Le marché du travail s'est métamorphosé, au profit de la précarisation et du chômage de mase qui ont font frappé beaucoup de pays, malgré la mise en œuvre de plusieurs dispositifs de lutte contre la pauvreté. Tout a été essayé pour lutter contre le chômage ? Pas encore, mais les gouvernements ont adoubé le concept de précarisation, en acceptant la flexibilité. Ce qui était une exception dans les années dites glorieuses est aujourd'hui un état de fait : la précarité au travail est devenue une valeur constante de l'économie de beaucoup de pays. Le nombre de CDD (contrats à durée déterminée) a doublé ces derniers temps. Ce contrat court est devenu la norme. Plus de 85 % des embauches s'effectuent par ce biais. Aujourd'hui, les CDD et la vacation sont devenus une norme, principalement pour les jeunes travailleurs même dans la fonction publique en commençant par les gardiens, les femmes de ménage et autres , ce qui laisse penser que même les cadres vont avoir le même type de recrutement dans un futur proche. Les chômeurs de longue durée ? les non qualifiés- constituent le noyau dur du chômage. Gouvernement après gouvernement, personne n'est parvenu à réduire durablement leur nombre. La souplesse, appelée de toutes ses forces par les pouvoirs publics dans le traitement du chômage, existe déjà. Les transformations de l'économie font que beaucoup d'entreprises ont été rachetées par des groupes qui suivent une stratégie de flexibilité de la main-d'œuvre : ils engagent des employés pour un temps limité. L'intérêt de l'actionnaire prévaut sur celui de l'employé. Le gouvernement compte démêler en temps record une situation qui empire depuis plus d'une décennie. On comprend l'ampleur de la tâche.

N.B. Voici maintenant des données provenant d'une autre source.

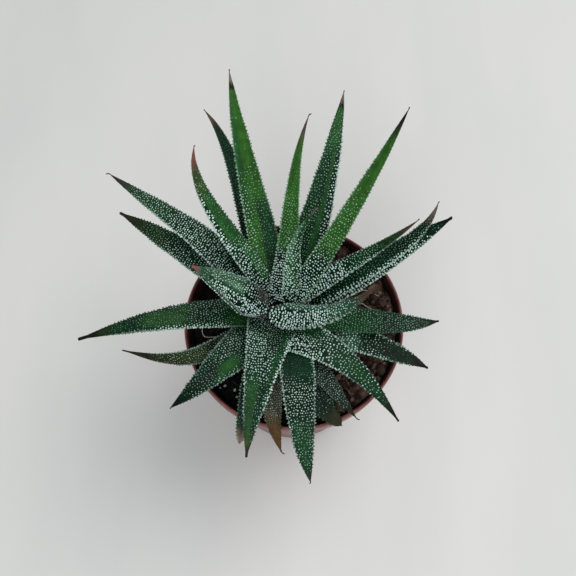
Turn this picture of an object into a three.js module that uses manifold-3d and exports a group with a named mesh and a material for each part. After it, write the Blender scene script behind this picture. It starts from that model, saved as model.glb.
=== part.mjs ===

 Espérons que - moins de chômeurs, mais plus de précarité- ne dure pas longtemps car les bilans sont à la fois rassurants et inquiétants. D'abord le constat: le chômage a baissé. Mais à y regarder de plus près, il s'agit essentiellement d'emplois temporaires et précaires.

Dans la législation actuelle, le recours aux CDD n'est possible que pour le remplacement des absents, pour des surcroîts temporaires d'activité Il est d'une manière générale interdit de recourir à l'emploi précaire pour « pourvoir durablement un emploi lié à l'activité normale et permanente de l'entreprise ». Dans les faits, la loi est massivement violée quotidiennement par des milliers d'entreprises qui ont fait du recours au travail précaire mode de gestion permanent ou est-ce que sécuriser durablement l'emploi et la formation des précaires nécessite cependant une nouvelle législation ? A ce titre peut-on convertir les emplois précaires en emplois stables ou continuer à comptabiliser l'emploi précaire dans nos bilans ?

*Cadre du secteur de l'emploi-Mascara-.